You say, "even the most loyal fan is relegated to watching for milestones of ineptitude." Only if you want to be, Chris. Why not watch for milestones like Reynolds' current pace of 43 homers, Dan Haren's league-best ERA [oh, hang on, I forgot - that's one of the 'dumb trades' on which we 'frittered away young talent'], or Justin Upton having among the best seasons by a player his age in the past fifty years. That's what gets this 'loyal fan' excited, even as hopes for the playoffs this year fade.

Truth is, this season has been destroyed by unforeseen injuries, in particular that to Brandon Webb. It's been pointed out before, but is worth repeating. After 71 games last season, our ace had eleven victories. The triple-headed Beast of Webb Replacement [Billy Buckner, Bryan Augenstein and Yusmeiro Petit] have just two. That difference alone, nine additional wins, would vault this team into the wild-card spot, with the third-best record in the National League. And our best hitter from last season, Conor Jackson, will likely also miss the great majority of 2009, due entirely to unforeseen circumstances.

This ties in with managing expectations, because the Diamondbacks can not sustain a Yankee-sized payroll, and so do not have the necessary margin to replace their best hitter and a pitcher of Webb's quality simultaneously. Even for the richer outfits, it is damn hard to keep winning games in modern baseball: only three of the 16 NL teams have had a winning record each of the past three full seasons, 2006-2008: the Mets, Phillies and Dodgers, with salary bills over that time of $354m, $276m and $327m respectively. [Arizona's two winning seasons = $178m, barely half the Mets]  More franchises than that failed to manage a single winning year over that time [Giants, Nationals, Reds and Pirates].You just can't realistically expect to win every time.

And If you're going to bail on a side when they have a bad/unlucky year, I don't care how long you've had your season tickets - and were they, by any chance, a delightfully tax-deductible 'business expense'? - you were never a fan to begin with. The next time you lose a couple of cases, I'd be amused to see 'An open letter to Chris Thomas' from Derrick Hall in the Republic, outlining what you're doing wrong as an attorney. Still, I'm sure we'll see you leaping back on the bandwagon, the next time the Diamondbacks make the playoffs.

Best,
Jim McLennan

I do have to say, given Derrick Hall's reputation as the great communicator, this is far from the only such complaint you can find. The nattering nabobs of negativity over on azcentral.com have basically blown up the forums there since the appointment of Hinch, and discontent generally seems to run broad this season. Which is weird, because there is still a lot to enjoy and appreciate, certainly a lot more than 2004 - I remember that season vividly, and it was baseball hell. There's no other word for losing fourteen games in a row [compare 2009's worst streak: four].
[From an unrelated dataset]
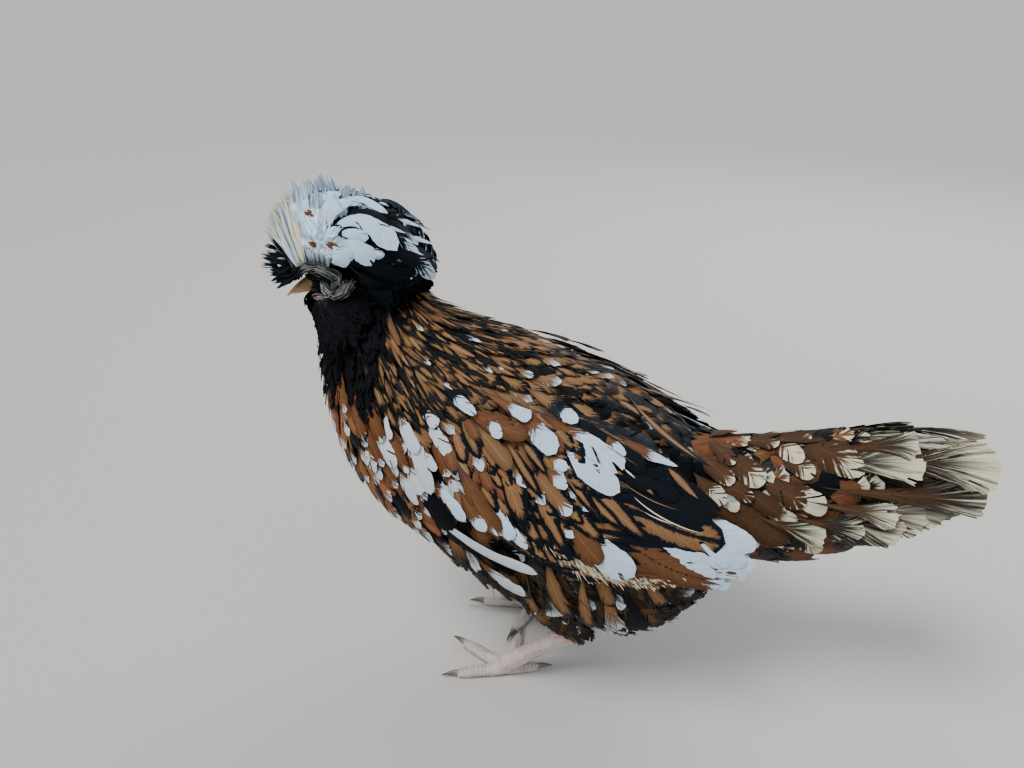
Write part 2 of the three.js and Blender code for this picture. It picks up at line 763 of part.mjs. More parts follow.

Could this be a marketing mis-step? The thing about the 2004 team - and this was mentioned, independenty, to me by the work colleague who showed me the article - is that they had 'personality'. Say what you like about that roster, and "Johnson aside, they were one of the most miserable, wretched excuses for a major-league team assembled in living memory" would be close, Colangelo sold the hell out of the Baby Backs. That just hasn't happened with the current team, where Hall has concentrated on the 'ballpark experience' - the reaction to that is nowhere near as positive, even though it's a much better outfit.

It is undeniable that we know, basically, nothing about Upton, Drew, Reynolds, Young, etc., who are baseball-playing cyphers. I can understand reluctance on the part of the organization to go with a 'face of the franchise' after the monthly kick in the teeth which is The Eric Byrnes Show, but if you're selling the ballpark experience, the product on the park is perhaps a more significant part of that than current management realizes. Fans want a winning team; if they can't have that, it seems they want players they can relate to, and if they don't have that either, then twenty-five cents off nachos just isn't going to cut it. 

Comments? Thoughts? What would make you stop supporting this team?